We are trying to offer that on our website. We have always opened up our work in progress so youth (and adults) on the reservation can look over our shoulders as we work.

  1. The first step is to collect the information we want to include. This may be in our own files from articles we have written in the past, it may be articles we have gotten permission from others to include, or, as with the case of the self-advocacy pages I just uploaded, it may be written by one of our staff members particularly for this site.
  2. Next, I create the basic web pages, which are what I just uploaded today, editing the articles I get from the staff, or sometimes that I write myself, and adding relevant pictures and links. I don't always post these before they're done but I thought it would be good to let people see each step.
  3. After most of the web pages are done, I create the template. That is the menus you see on the side and across the top and the contact information on the bottom.
  4. Kenny the CockatielI apply the template to all of the pages. Upload the revised pages and there you have the first draft.
  5. We use the pages in a workshop to teach, get feedback from our pilot group and staff and make changes. Sometimes these are really major changes.
  6. Although the first five steps are most of the work, maintaining the site is key. After we have what we consider our 'final' version, pages we linked to move or are taken down and we need to change the links. Sometimes there is a new law or a new program funded and we need to change the information on the page. This last step is often forgotten, but it is really important. There are millions of sites out there that someone put up and forgot about. I am sure you have come across some yourself. We use a program called Xenu to automatically check the links. When your site has thousands of pages, like ours does, it is a zillion times faster than doing it manually.

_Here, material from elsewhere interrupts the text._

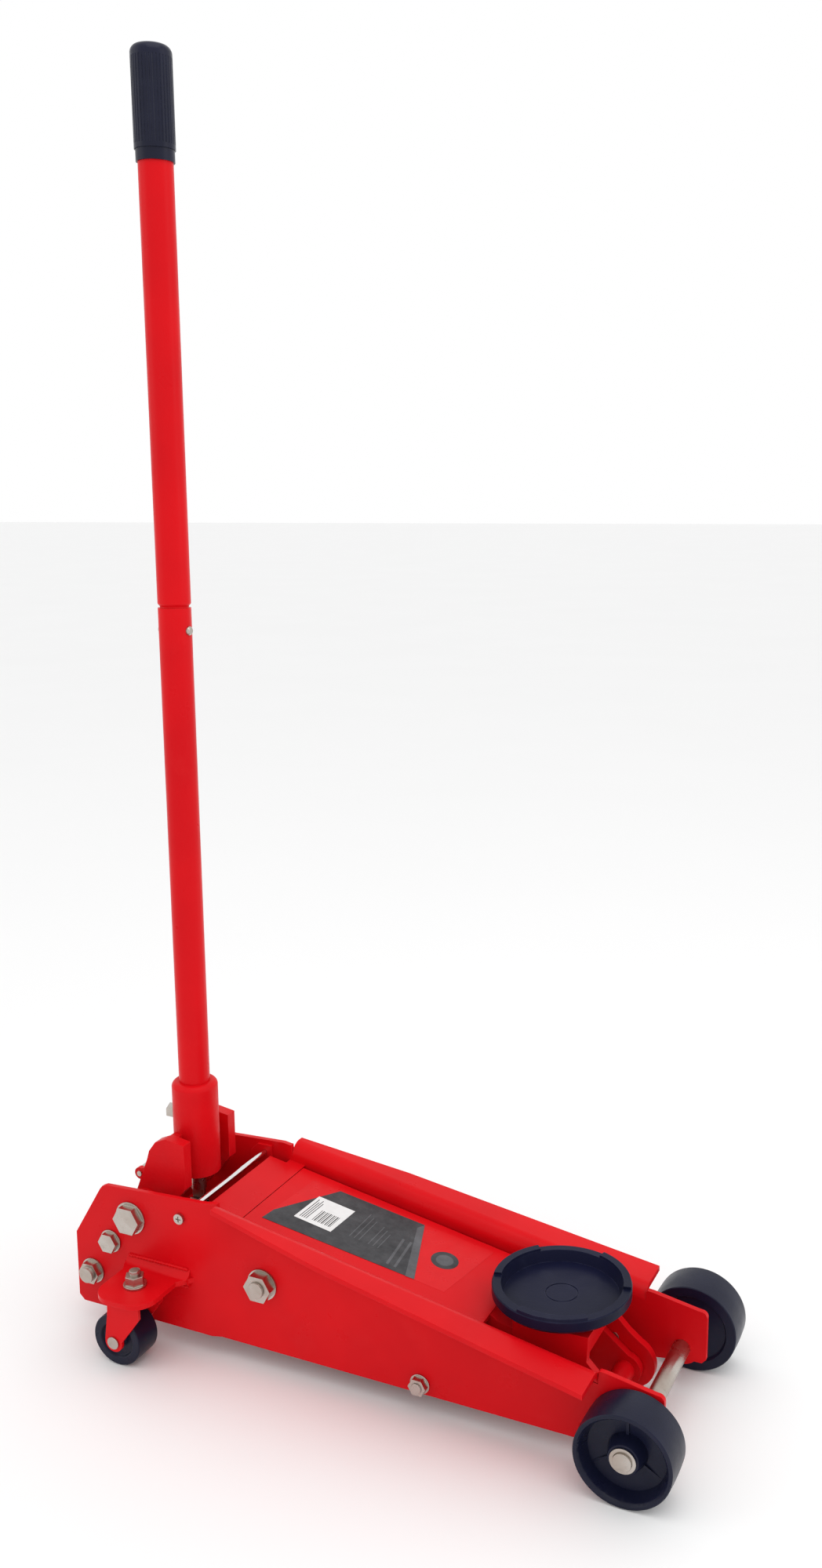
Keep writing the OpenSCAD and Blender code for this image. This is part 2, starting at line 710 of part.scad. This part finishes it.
module saddle() {
    floor_z = saddle_z - 13.3;
    under = neck_z + gap;
    steps = 3;
    color(dark) translate([saddle_x, 0, 0]) difference() {
        union() {
            rotate_extrude() polygon([[0, under], [50, under], [56, neck_z + 0.6], [saddle_r - 4,
                neck_z + 2],
                [saddle_r, neck_z + 6], [saddle_r, saddle_z - 3.5], [saddle_r - 1, saddle_z - 2.5],
                [saddle_r - 8.5, saddle_z - 2.5], [saddle_r - 11.5, floor_z], [0, floor_z]]);
            for (i = [0 : steps - 1]) rotate([0, 0, i * 360 / steps + 12]) rotate_extrude(angle = 60)
                polygon([[saddle_r - 8.5, saddle_z - 3], [saddle_r - 0.6, saddle_z - 3], [saddle_r - 1,
                    saddle_z], [saddle_r - 8.1, saddle_z]]);
            translate([0, 0, 92.5]) cylinder(h = under - 92, r = post_r);
        }
        translate([0, 0, floor_z - 0.8]) difference() {
            cylinder(h = 2, r = 15.5);
            translate([0, 0, -1]) cylinder(h = 4, r = 14.3);
        }
    }
}
// The ram's head is a slotted eye: the heel pin rides up and down in it
module ram_piston() {
    play = [0.95, 5];
    half = 26;
    color(zinc) difference() {
        union() {
            along_x(ram_rear + 7, ram_rear + 21, 14.5 - slip);
            along_x(ram_rear + 20, heel[0] - 13, ram_rod_r);
            translate([heel[0] - 14, -half, ram_z - 18]) cube([28, 2 * half, 36]);
        }
        translate([heel[0] - heel_pin_r - play[0], -40, ram_z - heel_pin_r - play[1]])
            cube([2 * heel_pin_r + 2 * play[0], 80, 2 * heel_pin_r + 2 * play[1]]);
    }
}
module front_axle() {
    color(zinc) shifted() along_y(axle_x, axle_z, axle_r, -wheel_out, wheel_out);
}
module axle_washers() {
    color(zinc) shifted() both() ring_y(axle_x, axle_z, 13, axle_r, wheel_in - 1.9, wheel_in - gap);
}
module axle_clips() {
    color(zinc) shifted() both() ring_y(axle_x, axle_z, 12, axle_r, wheel_out - 3.6, wheel_out - 2);
}
module front_wheel() {
    w = wheel_out - wheel_in;
    crown = [for (i = [0 : 8]) [axle_z - 0.6 * pow((i - 4) / 4, 2), w * (0.02 + 0.96 * i / 8)]];
    profile = concat([[axle_r + slip, 0], [14, 0], [15, 3], [33, 3], [35, 0], [axle_z - 1.4, 0]], crown,
        [[axle_z - 1.4, w], [axle_z - 4, w], [38.5, w - 3], [35.5, w - 15], [18, w - 17], [14.5,
            w - 5], [13.8, w - 4],
         [axle_r + slip, w - 4]]);
    translate([axle_x, wheel_in, axle_z]) rotate([-90, 0, 0]) union() {
        rotate_extrude($fn = 96) polygon(profile);
        for (a = [0 : 120 : 240]) rotate([0, 0, a + 30]) translate([14, -1.2, w - 20]) cube([23, 2.4, 5]);
    }
}
module left_front_wheel() {
    color(dark) shifted() front_wheel();
}
module right_front_wheel() {
    color(dark) shifted() mirror([0, 1, 0]) front_wheel();
}
module caster_fork() {
    cheek = [16, 19.5];
    low = crown_top - 4;
    outline = [[-20, low + 1], [17, low + 1], [17, 60], [-trail + 10, caster_r + 2], [-trail - 10,
        caster_r + 2], [-21, 58]];
    translate([swivel_x, swivel_y, 0]) difference() {
        union() {
            translate([0, 0, low]) cylinder(h = 4, r = 21);
            translate([-20, -cheek[1], low]) cube([37, 2 * cheek[1], 4]);
            for (s = [0, 1]) mirror([0, s, 0]) {
                slab(outline, cheek[0], cheek[1]);
                along_y(-trail, caster_r, 10, cheek[0], cheek[1]);
            }
        }
        translate([0, 0, 40]) cylinder(h = 50, r = 5 + slip);
        along_y(-trail, caster_r, 4, -30, 30);
    }
}
module left_caster_fork() {
    color(red) caster_fork();
}
module right_caster_fork() {
    color(red) mirror([0, 1, 0]) caster_fork();
}
module caster_axle() {
    half = 19.5;
    translate([swivel_x - trail, swivel_y, caster_r]) rotate([-90, 0, 0]) union() {
        translate([0, 0, -half]) cylinder(h = 2 * half, r = 4);
        for (s = [0, 1]) mirror([0, 0, s]) translate([0, 0, half]) cylinder(h = 1.8, r = 6.5);
    }
}
module left_caster_axle() {
    color(zinc) caster_axle();
}
module right_caster_axle() {
    color(zinc) mirror([0, 1, 0]) caster_axle();
}
module caster_wheel() {
    half = 15;
    rim = caster_r;
    side = [[4 + slip, half + 0.6], [8, half + 0.6], [9, half - 3], [17, half - 3], [19, half],
        [rim - 0.8, half],
        [rim - 0.2, half - 1.2], [rim, half / 3]];
    profile = concat(side, [for (i = [len(side) - 1 : -1 : 0]) [side[i][0], -side[i][1]]]);
    translate([swivel_x - trail, swivel_y, caster_r]) rotate([-90, 0, 0]) rotate_extrude() polygon(profile);
}
module left_caster_wheel() {
    color(dark) caster_wheel();
}
module right_caster_wheel() {
    color(dark) mirror([0, 1, 0]) caster_wheel();
}

left_side_plate();
right_side_plate();
rear_cover();
left_outrigger();
right_outrigger();
cross_rod();
rod_brackets();
bracket_screws();
tie_rod();
tie_rod_nuts();
arm_pivot_shaft();
arm_pivot_nuts();
link_rear_pins();
pump_block();
reservoir_tube();
ram_cylinder();
gland_nut();
filler_plug();
block_bolts();
block_stud_nuts();
yoke_pivot_bolts();
yoke_bushes();
swivel_bolts();
swivel_nuts();
swivel_races();
release_stem();
handle_yoke();
roller_pin();
yoke_roller();
set_bolt();
lower_handle();
upper_handle();
handle_grip();
release_tongue();
rear_button();
front_button();
pump_plunger();
plunger_spring();
lift_arm();
arm_label();
heel_pin();
carrier_pin();
left_link();
right_link();
saddle_carrier();
link_front_pins();
saddle();
ram_piston();
front_axle();
axle_washers();
axle_clips();
left_front_wheel();
right_front_wheel();
left_caster_fork();
right_caster_fork();
left_caster_axle();
right_caster_axle();
left_caster_wheel();
right_caster_wheel();
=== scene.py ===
import json
import math

import bpy
from mathutils import Matrix, Vector


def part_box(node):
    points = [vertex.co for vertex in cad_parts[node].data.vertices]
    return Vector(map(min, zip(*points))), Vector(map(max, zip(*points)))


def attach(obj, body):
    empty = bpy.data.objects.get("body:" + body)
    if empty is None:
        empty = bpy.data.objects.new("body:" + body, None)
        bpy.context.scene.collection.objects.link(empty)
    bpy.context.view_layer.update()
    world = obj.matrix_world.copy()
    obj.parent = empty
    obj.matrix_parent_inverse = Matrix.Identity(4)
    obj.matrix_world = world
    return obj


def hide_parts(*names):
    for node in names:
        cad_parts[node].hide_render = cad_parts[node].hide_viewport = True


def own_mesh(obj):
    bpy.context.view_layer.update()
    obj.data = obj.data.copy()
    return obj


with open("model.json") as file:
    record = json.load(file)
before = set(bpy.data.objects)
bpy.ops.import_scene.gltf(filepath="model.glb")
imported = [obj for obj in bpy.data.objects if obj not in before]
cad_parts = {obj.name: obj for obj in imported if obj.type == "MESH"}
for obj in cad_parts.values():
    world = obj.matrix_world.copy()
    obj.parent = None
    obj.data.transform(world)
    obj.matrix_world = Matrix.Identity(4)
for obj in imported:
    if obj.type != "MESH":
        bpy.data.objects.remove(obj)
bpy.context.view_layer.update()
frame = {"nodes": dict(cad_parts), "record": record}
nodes = frame["nodes"]
materials = {}


# ---------------------------------------------------------------- node helpers
class Shader:
    """A material's node tree, with short calls for the nodes used here."""

    def __init__(self, name):
        self.name = name
        self.mat = bpy.data.materials.new("look_" + name)
        self.mat.use_nodes = True
        self.tree = self.mat.node_tree
        self.bsdf = self.tree.nodes["Principled BSDF"]
        self.coords = self.add("ShaderNodeTexCoord").outputs["Object"]

    def add(self, kind):
        return self.tree.nodes.new(kind)

    def link(self, source, target):
        self.tree.links.new(source, target)

    def noise(self, scale, detail=4.0, roughness=0.55, stretch=None):
        node = self.add("ShaderNodeTexNoise")
        node.inputs["Scale"].default_value = scale
        node.inputs["Detail"].default_value = detail
        node.inputs["Roughness"].default_value = roughness
        source = self.coords
        if stretch:
            source = self.stretched(stretch)
        self.link(source, node.inputs["Vector"])
        return node.outputs["Fac"]

    def stretched(self, scale):
        mapping = self.add("ShaderNodeMapping")
        mapping.inputs["Scale"].default_value = scale
        self.link(self.coords, mapping.inputs["Vector"])
        return mapping.outputs["Vector"]

    def span(self, value, low, high, to_low=0.0, to_high=1.0):
        node = self.add("ShaderNodeMapRange")
        node.inputs["From Min"].default_value = low
        node.inputs["From Max"].default_value = high
        node.inputs["To Min"].default_value = to_low
        node.inputs["To Max"].default_value = to_high
        self.link(value, node.inputs["Value"])
        return node.outputs["Result"]

    def math(self, kind, a, b):
        node = self.add("ShaderNodeMath")
        node.operation = kind
        for socket, value in zip(node.inputs, (a, b)):
            if isinstance(value, (int, float)):
                socket.default_value = value
            else:
                self.link(value, socket)
        return node.outputs["Value"]

    def mix(self, factor, a, b):
        node = self.add("ShaderNodeMix")
        node.data_type = "RGBA"
        self.link(factor, node.inputs["Factor"])
        for socket, value in zip((node.inputs["A"], node.inputs["B"]), (a, b)):
            if isinstance(value, tuple):
                socket.default_value = (*value, 1.0)
            else:
                self.link(value, socket)
        return node.outputs["Result"]

    def bump(self, height, strength, distance, normal=None):
        node = self.add("ShaderNodeBump")
        node.inputs["Strength"].default_value = strength
        node.inputs["Distance"].default_value = distance
        self.link(height, node.inputs["Height"])
        if normal:
            self.link(normal, node.inputs["Normal"])
        return node.outputs["Normal"]

    def edges(self, radius):
        """1 on sharp edges and 0 on faces."""
        bevel = self.add("ShaderNodeBevel")
        bevel.samples = 4
        bevel.inputs["Radius"].default_value = radius
        geometry = self.add("ShaderNodeNewGeometry")
        dot = self.add("ShaderNodeVectorMath")
        dot.operation = "DOT_PRODUCT"
        self.link(bevel.outputs["Normal"], dot.inputs[0])
        self.link(geometry.outputs["Normal"], dot.inputs[1])
        return self.span(dot.outputs["Value"], 0.98, 0.8)

    def finish(self, color, roughness, normal=None, metallic=0.0, coat=0.0, specular=0.5):
        self.link(color, self.bsdf.inputs["Base Color"])
        self.link(roughness, self.bsdf.inputs["Roughness"])
        if normal:
            self.link(normal, self.bsdf.inputs["Normal"])
        self.bsdf.inputs["Metallic"].default_value = metallic
        self.bsdf.inputs["Coat Weight"].default_value = coat
        self.bsdf.inputs["Coat Roughness"].default_value = 0.12
        self.bsdf.inputs["Specular IOR Level"].default_value = specular
        materials[self.name] = self.mat
        return self.mat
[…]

So, there you have it, a bird's eye view of how to create a new section of a website.

08/13/07 "Indianonish" and other recent lessons
We just finished our second report on the RUSH Project. Dr. Longie had this to say,

At the time of writing the RUSH proposal I mistakenly thought I could waltz into a reservation, conduct a presentation, collect surveys, conduct the interviews... all in one visit. Boy, was I mistaken.

You might think from that quote that our project is not having great success. You would be mistaken. It may turn out that a major accomplishment of RUSH, as much as the information we distribute to communities and the research results we publish, will be what we learn about effective processes.

Okay, I know that sounds like a line from one of those awful management training seminars and you expect it to be followed by one of those sentences that makes no sense but has a lot of important-sounding words. "With what we have learned about effective processes we will be organizing our steering committee to engage in world class service that will delight our customers."

It's not like that. We have actually learned a lot about how people on reservations use media, and I believe our findings will blow up a lot of stereotypes. For one thing, we have found that just as many people on the reservations surveyed surf the Internet daily (38%) as read a newspaper daily (39%). We have also greatly increased the speed with which we are collecting data by distributing surveys at pow-wows. We are comparing the people who attend pow-wows with our sample of people selected from a household survey on the reservation to see what significant differences there are. So far, we have found no differences in age or education, but we have found that more men were willing to complete the surveys at pow-wows than during the home surveys. Not sure why that is. Anyone with a suggestion, feel free to email me.

We have completed our module on Special Education Rights, designed to help parents learn what they can do to insure their children gets the best possible education. We have included our own personal opinions, such as,

"The three-year IEP is a stupid idea.

Your child can be assessed less often than every three years if you give permission. Pay close attention.. DO NOT GIVE PERMISSION!!"

We call them as we see them. These are stupid ideas, plain and simple. Talking around that fact so we don't offend anyone doesn't seem the best way to benefit the students with disabilities and their families we intend to serve.

As far as Dr. Longie's statement on not being able to waltz on to a reservation and have instant cooperation, that's true. People have been sold a bill of goods often enough that they are rightfully skeptical of anyone who claims to be there to help. They wonder how you can claim to know what they need when you don't even know them at all. Parents are busy. They have children to raise, errands to run, jobs to do and any training we offer is just the last thing on a long list of items they need to get done in a day.

If we really think our training is worthwhile (and we do), what are we going to do about that? Well, we are going to use the results of our research so far, advertise on the radio and our website, try to use those media to answer the questions parents have, and keep showing up on all those reservations. There is a story I have heard several times, sometimes about working on a reservation, sometimes about the story is set in Appalachia, but it goes like this.

"A young woman just out of college was assigned to the community by social services. Since many of the families lived far from the nearest town, she would drive down the gravel roads to their homes, knock on the door and explain to the family what her agency offered. One family had several children, no adult was employed, so she knew someone was bound to be home. Yet, each time she went to the house, even though she could hear people moving around inside, no one answered the door. The fourth time she went to visit, the father opened the door and invited her in. She worked with the family for a long time after that, and got to know them fairly well. One day she asked why they had not let her in the first three times she came to see them. The answer was,

We figured you were just like all those other people who said they wanted to help us and then went away without doing anything after they got their government numbers or whatever they wanted. But you, after you came back for the fourth time, we figured you was really serious."

So, that is why Dr. Longie will be going back again to the reservations where we offered training the last quarter. We are really serious.